Along with another thread running through this election season that reappeared in a recent letter to the Tribune that noted with alarm that liberal Democrats had “pushed through the nomination of an intellectual elitist to head their party’s presidential ticket . . .” That too hews to the faux populist American Myth that anybody can (and should!) become President, a job that is something you or your neighbor could easily do. After all, we Americans don’t cotton to “intellectual elitists,” forgetting, of course, that this country was founded by French-looking, superbly educated, extremely intellectual elitists -- Guys who wore lace at their throats, not dead fur on their heads.
Both these myths – the Yeoman Farmer and the Common Man, with his distain for pointy headed intellectuals – are powerful stories that help illustrate and sustain the American Dream that we’re all equal and we can all reach the top. Reality, of course, is often very different, but that is of little account since Myths are intended to be lodestars, not operating manuals.

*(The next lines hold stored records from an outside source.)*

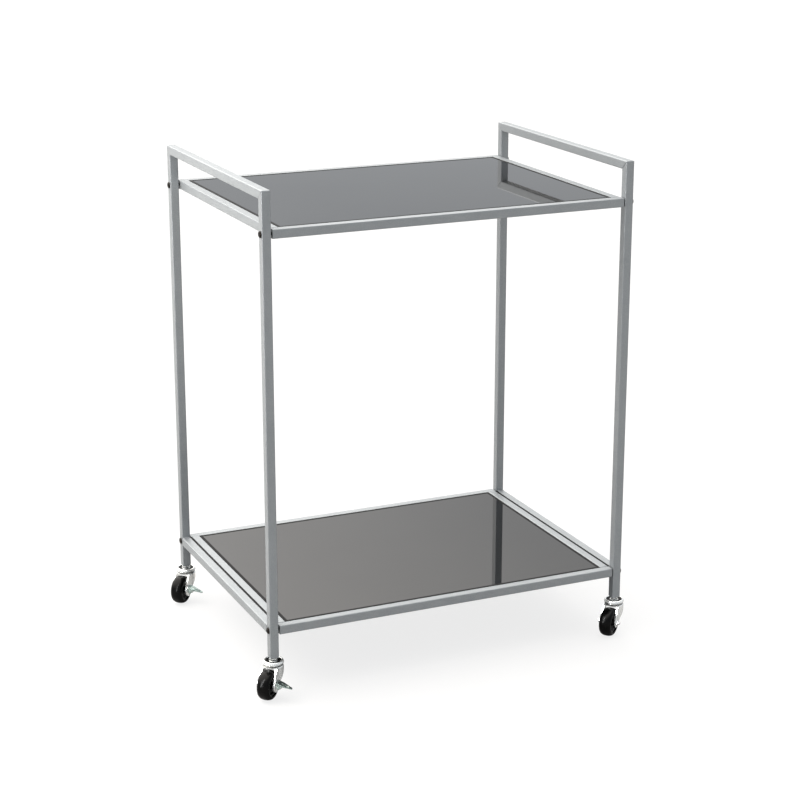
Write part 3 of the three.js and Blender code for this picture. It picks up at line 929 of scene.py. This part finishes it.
def axle_bolt(brake):
    """Hexagon head, shank, and either a nut or the nut and block that carry the brake's pin."""
    leg = LEG_OUT + 0.3

    def round_at(radius, z):
        return circle(radius, z, BOLT_SIDES)

    def nut(z, chamfer=0.0):
        return hexagon(NUT_RADIUS - chamfer, z, BOLT_SIDES, 0.5 if chamfer else 0)

    rings = [round_at(2.9, -18.4), nut(-18.3, 0.4), nut(-17.9), nut(-leg)]
    rings += [round_at(AXLE_RADIUS, -leg), round_at(AXLE_RADIUS, leg)]
    rings += [nut(leg), nut(17.4), nut(17.9, 0.4)]
    if not brake:
        rings += [round_at(2.9, 18.1), round_at(AXLE_RADIUS, 18.2), round_at(AXLE_RADIUS, 19.8)]
        rings += [round_at(2.1, 20.4)]
        return on_axle(loft(rings))
    rings += [round_at(AXLE_RADIUS, 18.0), round_at(AXLE_RADIUS, 19.0)]
    block = loft([square(3.2, 3.0, 0.6, z) for z in (17.6, 23.8)])
    hole = moved(turned([(1.8, -5), (1.8, 5)], 24), Matrix.Rotation(math.pi / 2, 4, "Y"))
    block = combined(block, moved(hole, Matrix.Translation((0, 0, PIN_OUT))), "DIFFERENCE")
    return on_axle(joined(loft(rings), softened(block, 0.25)))


def brake_seat():
    """Shallow dish behind the lever, pressed out of the leg."""
    profile = [(3.0, 14.55), (9.9, 14.55), (10.4, 14.7), (10.6, 15.2), (10.5, 15.8)]
    profile += [(10.1, 16.1), (9.6, 15.9), (9.2, 15.4), (8.4, 15.15), (3.0, 15.15)]
    return on_axle(turned(profile, 72, closed=True))


def wheel_hub():
    """Moulded hub: boss, recessed web with a ring, and rim."""
    half = [(2.8, 12.4), (5.3, 12.4), (5.8, 12.0), (6.0, 6.0), (6.6, 4.6), (8.0, 4.0)]
    half += [(12.6, 4.0), (13.6, 4.4), (14.6, 6.2), (15.4, 8.1), (16.0, 8.5), (17.3, 8.5)]
    profile = half + [(radius, -y) for radius, y in reversed(half)]
    return on_axle(turned(profile, 96, closed=True))


def tyre():
    """Smooth tyre with a rounded tread and flat sides."""
    profile = [(17.6, 8.5), (17.7, 9.8), (18.0, 10.6)]
    power = 2 / 2.4
    for i in range(23):
        turn = math.pi * (0.96 * i / 22 + 0.02)
        across_tread = TYRE_HALF * math.copysign(abs(math.cos(turn)) ** power, math.cos(turn))
        up = (TYRE_RADIUS - 18.4) * math.sin(turn) ** power
        profile.append((18.4 + up, across_tread))
    profile += [(18.0, -10.6), (17.7, -9.8), (17.6, -8.5)]
    return on_axle(turned(profile, 128, closed=True))


def lever_section(out, half_width, top, bottom, thickness, rib):
    """One section of the lever across its length: an inverted channel with a raised rib."""
    inner = half_width - min(thickness, 0.4 * half_width)
    edge, foot = min(0.8, 0.2 * half_width), min(2.4, 0.5 * half_width)
    outline = [(half_width, bottom), (half_width, top - edge)]
    outline += [(half_width - 0.3 * edge, top - 0.3 * edge), (half_width - edge, top)]
    outline += [(foot, top), (0.6 * foot, top + rib * 0.7), (0.25 * foot, top + rib)]
    mirrored = [(-x, z) for x, z in reversed(outline)]
    under = [(-inner, bottom), (-inner, top - thickness), (0, top - thickness + rib * 0.5)]
    under += [(inner, top - thickness), (inner, bottom)]
    return [Vector((x, out, z)) for x, z in outline + mirrored + under]


def brake_lever():
    """Stamped lever: ears round the pin, and a ribbed pedal that narrows to a round tip."""
    slope = (PEDAL_LOW - PEDAL_HIGH) / (PEDAL_OUT - PEDAL_IN)
    tip_start = PEDAL_OUT - PEDAL_TIP
    rings = []
    stations = [PEDAL_IN + i * 0.5 for i in range(46)]
    stations += [tip_start + PEDAL_TIP * math.sin(math.pi / 2 * i / 8) for i in range(8)]
    for out in stations:
        top = PEDAL_HIGH + slope * (out - PEDAL_IN)
        taper = min(1, max(0, (out - PEDAL_TAPER) / (tip_start - PEDAL_TAPER)))
        half = PEDAL_HALF - PEDAL_NARROWING * taper
        round_off = max(0, (out - tip_start) / PEDAL_TIP)
        half *= math.sqrt(max(0.08, 1 - round_off ** 2))
        bottom = top - 3.2 + 1.7 * taper
        from_pin = abs(out - PIN_OUT)
        if from_pin < EAR_RADIUS:
            bottom = AXLE_HEIGHT - math.sqrt(EAR_RADIUS ** 2 - from_pin ** 2)
        elif from_pin < EAR_RADIUS + EAR_FLARE:
            rise = (from_pin - EAR_RADIUS) / EAR_FLARE
            bottom = AXLE_HEIGHT + (bottom - AXLE_HEIGHT) * rise ** 0.4
        in_rib = min(1, max(0, (out - 23) / 3), max(0, (tip_start + 1 - out) / 3))
        rings.append(lever_section(out, half, top, bottom, PEDAL_SHEET, PEDAL_RIB * in_rib))
    lever = loft(rings)
    pin = [(0.9, -7.9), (1.9, -7.8), (2.3, -7.4), (2.3, -7.05), (1.5, -7.05), (1.5, 7.05)]
    pin += [(2.3, 7.05), (2.3, 7.4), (1.9, 7.8), (0.9, 7.9)]
    turn = Matrix.Rotation(math.pi / 2, 4, "Y")
    place = Matrix.Translation((0, PIN_OUT, AXLE_HEIGHT))
    pin = moved(turned(pin, 32), place @ turn)
    return moved(joined(lever, pin), Matrix.Translation((TRAIL, 0, 0)))


def add_caster(corner):
    swivel_axis = Vector(JOINTS[corner + "_swivel_turn"]["pos_m"])
    spin = JOINTS[corner + "_wheel_spin"]
    foot = Vector((swivel_axis.x, swivel_axis.y, 0))
    wheel = Vector((*spin["pos_m"][:2], 0))
    still = axes(foot, X, Y, Z)
    turning = axes(foot, (wheel - foot).normalized(), Vector(spin["axis"]), Z)
    swivel, rolling = corner + "_swivel", corner + "_wheel"

    def add(name, made, matrix, body, material, slot, *nodes):
        replaced = [f"{corner}_{node}" for node in nodes]
        add_piece(f"{corner}_{name}", made, matrix, body, material, replaced)

    low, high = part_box(corner + "_stem_insert")
    plug = stem_insert(low.z / MM, high.z / MM)
    add("end_plug", plug, still, "root", INSERT, "insert_plastic", "stem_insert")
    add("stem", caster_stem(), still, "root", ZINC, "caster_zinc", "caster_stem")
    add("cap", swivel_cap(), still, "root", ZINC, "caster_zinc", "swivel_cap")
    # painted shade: the black washer darkens the cap's well
    add("shaded_well_seal", cap_seal(), still, "root", INSERT, "insert_plastic")

    brake = corner + "_brake_lever" in frame["nodes"]
    eye = BRAKE_EYE if brake else PLAIN_EYE
    add("fork", caster_fork(eye), turning, swivel, ZINC, "caster_zinc", "caster_fork")
    add("race", ball_race(), turning, swivel, ZINC, "caster_zinc")
    # painted shade: black rings in the grooves under and over the race's lip
    add("groove_shade_rings", groove_shade_rings(), turning, swivel, INSERT, "insert_plastic")
    add("axle", axle_bolt(brake), turning, swivel, ZINC, "caster_zinc", "axle_bolt")
    add("hub", wheel_hub(), turning, rolling, HUB, "hub_plastic", "wheel_hub")
    add("tread", tyre(), turning, rolling, RUBBER, "tyre_rubber", "tyre")
    if brake:
        add("brake_seat", brake_seat(), turning, swivel, ZINC, "caster_zinc")
        body = corner + "_brake"
        add("lever", brake_lever(), turning, body, BRAKE, "brake_zinc", "brake_lever")


# ---------------------------------------------------------------- stage

FLOOR_SIZE = 40
# Each floor's albedo, glow and height: the one to look at, and the one the cart is lit by
SEEN_FLOOR = (0.10, 0.80, 0)
UNDER_FLOOR = (0.3, 0, -0.002)
BACKDROP_RADIUS, BACKDROP_HEIGHT = 36, 30

FILL_COLOUR = (0.945, 0.98, 1.02, 1)
FILL_STRENGTH = 0.72
KEY_COLOUR = (1.0, 0.95, 0.885, 1)
KEY_DIRECTION = (-0.26, 0.40, 0.88)
KEY_START, KEY_FULL = 0.42, 1.0  # cosines to that direction
KEY_STRENGTH = 4.5

STREAK_PLACE, STREAK_TARGET = (-1.9, -0.75, 1.15), (-0.3, -0.2, 0.6)
STREAK_SIZE = (0.15, 2.3)
STREAK_POWER = 32
SIDE_BOX_PLACE, SIDE_BOX_TARGET = (-0.85, 0.05, 0.95), (-0.31, 0.0, 0.6)
SIDE_BOX_SIZE = (0.6, 0.6)
SIDE_BOX_POWER = 8
SIDE_BOX_COLOUR = (1.0, 0.955, 0.90)

LENS, SENSOR = 89.6, 36
CAMERA_FROM_CORNER = Vector((-1.026, -2.800, 1.327))
CAMERA_TILT, CAMERA_TURN = 16.62, 24.16  # degrees down, and to the right


def add_stage_mesh(name, made, material):
    mesh = bpy.data.meshes.new(name)
    made.to_mesh(mesh)
    made.free()
    mesh.materials.append(material)
    stage = bpy.data.objects.new(name, mesh)
    bpy.context.scene.collection.objects.link(stage)
    return stage


def seen_only(stage):
    """Shown to the camera, without lighting or shading the cart."""
    stage.visible_diffuse = False
    stage.visible_glossy = False
    stage.visible_transmission = False
    stage.visible_shadow = False


def add_floor():
    """A pale floor to look at, and a darker one under it that the cart is lit by."""
    for name, (albedo, glow, height) in (("floor", SEEN_FLOOR), ("under_floor", UNDER_FLOOR)):
        grid = bmesh.new()
        bmesh.ops.create_grid(grid, x_segments=2, y_segments=2, size=FLOOR_SIZE)
        moved(grid, Matrix.Translation((0, 0, height)))
        floor = add_stage_mesh(name, grid, floor_panel(name, albedo, glow))
        if glow:
            seen_only(floor)
        else:
            floor.visible_camera = False


def add_backdrop():
    """A pale wall all round, far behind the floor's edge in low views. It casts no light."""
    wall = turned([(BACKDROP_RADIUS, -0.1), (BACKDROP_RADIUS, BACKDROP_HEIGHT)], 96)
    seen_only(add_stage_mesh("backdrop", wall, backdrop_paper()))


def add_studio_light():
    """Light from all round: a fill, and a wide key from above that leans to the back and left."""
    world = bpy.data.worlds.new("studio")
    bpy.context.scene.world = world
    world.use_nodes = True
    tree = world.node_tree
    fill = tree.nodes["Background"]
    fill.inputs["Color"].default_value = FILL_COLOUR
    fill.inputs["Strength"].default_value = FILL_STRENGTH
    sky = tree.nodes.new("ShaderNodeTexCoord").outputs["Generated"]
    cosine = tree.nodes.new("ShaderNodeVectorMath")
    cosine.operation = "DOT_PRODUCT"
    cosine.inputs[1].default_value = KEY_DIRECTION
    tree.links.new(sky, cosine.inputs[0])
    spread = tree.nodes.new("ShaderNodeMapRange")
    spread.interpolation_type = "SMOOTHSTEP"
    values = {"From Min": KEY_START, "From Max": KEY_FULL, "To Min": 0, "To Max": KEY_STRENGTH}
    for name, value in values.items():
        spread.inputs[name].default_value = value
    tree.links.new(cosine.outputs["Value"], spread.inputs["Value"])
    key = tree.nodes.new("ShaderNodeBackground")
    key.inputs["Color"].default_value = KEY_COLOUR
    tree.links.new(spread.outputs["Result"], key.inputs["Strength"])
    both = tree.nodes.new("ShaderNodeAddShader")
    tree.links.new(fill.outputs["Background"], both.inputs[0])
    tree.links.new(key.outputs["Background"], both.inputs[1])
    tree.links.new(both.outputs["Shader"], tree.nodes["World Output"].inputs["Surface"])


def add_lamp(name, place, target, size, power):
    """An area lamp aimed at a point, that the camera doesn't see."""
    lamp = bpy.data.lights.new(name, "AREA")
    lamp.shape = "RECTANGLE"
    lamp.size, lamp.size_y = size
    lamp.energy = power
    light = bpy.data.objects.new(name, lamp)
    bpy.context.scene.collection.objects.link(light)
    light.location = place
    aim = Vector(target) - Vector(place)
    light.rotation_euler = aim.to_track_quat("-Z", "Y").to_euler()
    light.visible_camera = False
    return light


def add_side_box():
    """A softbox at the upper left, so that upright faces darken towards the floor."""
    place, target = SIDE_BOX_PLACE, SIDE_BOX_TARGET
    light = add_lamp("side_box", place, target, SIDE_BOX_SIZE, SIDE_BOX_POWER)
    light.data.color = SIDE_BOX_COLOUR
    light.visible_glossy = False


def add_streak_light():
    """A tall narrow lamp on the left that only shows as a streak in what is glossy."""
    light = add_lamp("streak", STREAK_PLACE, STREAK_TARGET, STREAK_SIZE, STREAK_POWER)
    light.visible_diffuse = False


def add_camera():
    """Placed from the front left post's outer corner."""
    data = bpy.data.cameras.new("camera")
    data.lens = LENS
    data.sensor_width = SENSOR
    camera = bpy.data.objects.new("camera", data)
    bpy.context.scene.collection.objects.link(camera)
    camera.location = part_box("front_left_post")[0] + CAMERA_FROM_CORNER
    camera.rotation_euler = (math.radians(90 - CAMERA_TILT), 0, -math.radians(CAMERA_TURN))
    bpy.context.scene.camera = camera
    bpy.context.scene.view_settings.view_transform = "Standard"


add_camera()
add_studio_light()
add_side_box()
add_streak_light()
add_floor()
add_backdrop()
add_end_frames()
for shelf in SHELVES:
    add_shelf(shelf)
for corner in CORNERS:
    add_screws(corner)
    add_caster(corner)
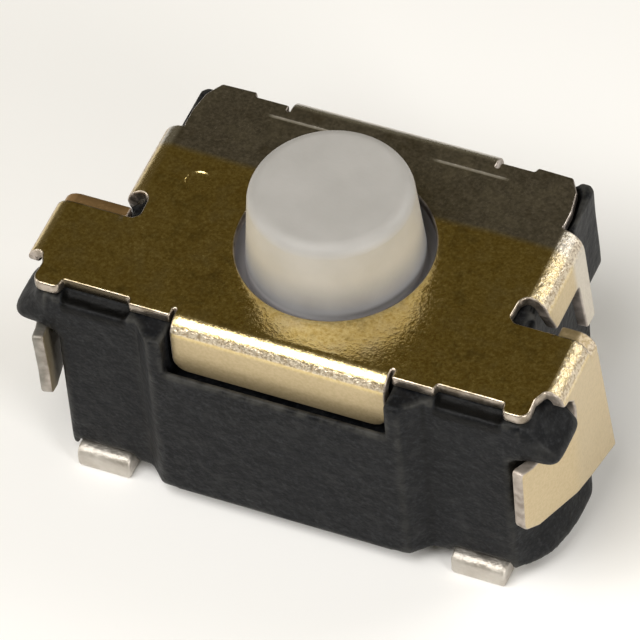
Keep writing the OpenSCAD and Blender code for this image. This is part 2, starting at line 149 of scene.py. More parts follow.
# Radii at the sheet's middle layer, angles and developed lengths of the bends
BEND_R, SOFT_R, FOOT_R = 0.08 + SHEET / 2, 0.13 + SHEET / 2, 0.10
SPLAY, FOOT_TURN = np.radians(85), np.radians(15)
BEND_LEN, SOFT_LEN = BEND_R * np.pi / 2, SOFT_R * SPLAY
FLAP_Z = TOP_Z - 0.20
# The strip behind each tab: its edges along Y, its drop, and how soon that fades on the flap
TAB_REAR, STRIP_REAR, STUB_X = -0.37, -0.17, 2.54
JOGGLE, FADE_RIGHT, FADE_LEFT = 0.10, 0.20, 0.45
LEFT_OUT = 0.05


def wide(y, z):
    """Blank coordinates of a point of the wide flap, from its distance along Y and height."""
    return (SIDE_X + BEND_LEN + FLAP_Z - z, y)


def foot(d, z):
    """Blank coordinates of a point of the foot, d in front of its bend line."""
    return wide(FOOT_Y - d, z)


def narrow(y, fall):
    """Blank coordinates of a point of the narrow flap, fall below the end of its bend."""
    return (NARROW_X + SOFT_LEN + fall, y)


# Right half of the blank from the front flap's centre round to the rear flap's: x, y, radius
FLAP_END = BEND_LEN + 0.49
blank_right = [
    (1.18, FRONT_Y - FLAP_END, 0.17), (1.18, -1.355, 0.012), (1.21, -1.355, 0.012),
    (1.21, -1.46, 0.03), (1.67, -1.46, 0.03), (1.69, -1.385, 0.02), (2.40, -1.385, 0.02),
    (2.42, -1.505, 0.06), (2.695, -1.505, 0.14), (2.68, -1.24, 0.08),
    (2.74, -1.10, 0.06), (*wide(-1.10, 2.43), 0.08), (*wide(-0.96, 2.39), 0.08),
    (*wide(-0.84, 2.26), 0.10), (*foot(0, 2.1), 0.1), (*foot(0, 1.90), 0.03),
    (*foot(0.72, 1.92), 0.04), (*foot(0.92, 1.99), 0.04),
    (*foot(0.92, 1.10), 0.14), (*foot(0.68, 0.95), 0.10), (*foot(0, 0.81), 0.1),
    (*wide(-0.47, 0.67), 0.06), (*wide(0.18, 0.43), 0.03), (*wide(-0.17, 2.35), 0.03),
    (2.20, STRIP_REAR, 0.03), (2.20, TAB_REAR, 0.01), (2.11, TAB_REAR, 0.03),
    (2.045, -0.31, 0.06), (2.055, -0.01, 0.11), (*narrow(-0.02, 0.0), 0.06),
    (*narrow(0.10, 0.30), 0.03), (*narrow(0.165, 0.31), 0.03), (*narrow(0.70, 0.31), 0.04),
    (*narrow(0.74, 0.98), 0.05), (*narrow(0.955, 0.99), 0.05), (*narrow(0.97, 0.05), 0.03),
    (2.10, 0.97, 0.02), (2.115, 1.00, 0.03), (2.115, 1.20, 0.06), (2.07, 1.46, 0.06),
    (1.96, 1.64, 0.04), (1.57, 1.65, 0.03), (1.55, 1.59, 0.02), (1.18, 1.59, 0.026),
    (1.18, 1.51, 0.012), (1.15, 1.51, 0.012), (1.15, REAR_Y + FLAP_END, 0.17),
]
blank_left = [(-x, y, r) for x, y, r in blank_right[::-1]]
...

But myths can also be blinders. There are no territories left for Huck Finn to run to. Maw & Paw Kettle have sold the farm to an agribusiness conglomerate and moved to a condo in Florida. Davy Crockett settled into suburbia and watched his job get outsourced to India. And the whites-only, homogenized America of “Leave it To Beaver” has become a multi-cultural, multi-ethnic nation of Gen X,Y & Z’s who don’t think that letting gay people get married constitutes a national crisis. As Klein aptly observes, we now live in “. . . an America not yet mythologized, a country that is struggling to be born – a multi-racial country whose greatest cultural and economic strength is its diversity. It is the country where our children already live and that our parents will never really know, a country with a much greater potential for justice and creativity – and perhaps even prosperity – than the sepia tinted version of Main Street America.”
Which makes this particular election so interesting since the voters are faced with a transformational choice-- The Old Order with its old myths or A New Order creating our new myths.
Choose the wrong myth and America will likely get sidelined for 8 more years –stuck in sepia-toned nostalgia. In normal times, that choice might not be so fateful. But these are not normal times. A complicated 21st century world is rapidly on the move and will not wait around for American Nostalgia to play itself out. There simply isn’t enough time for that sort of self-comforting delusion.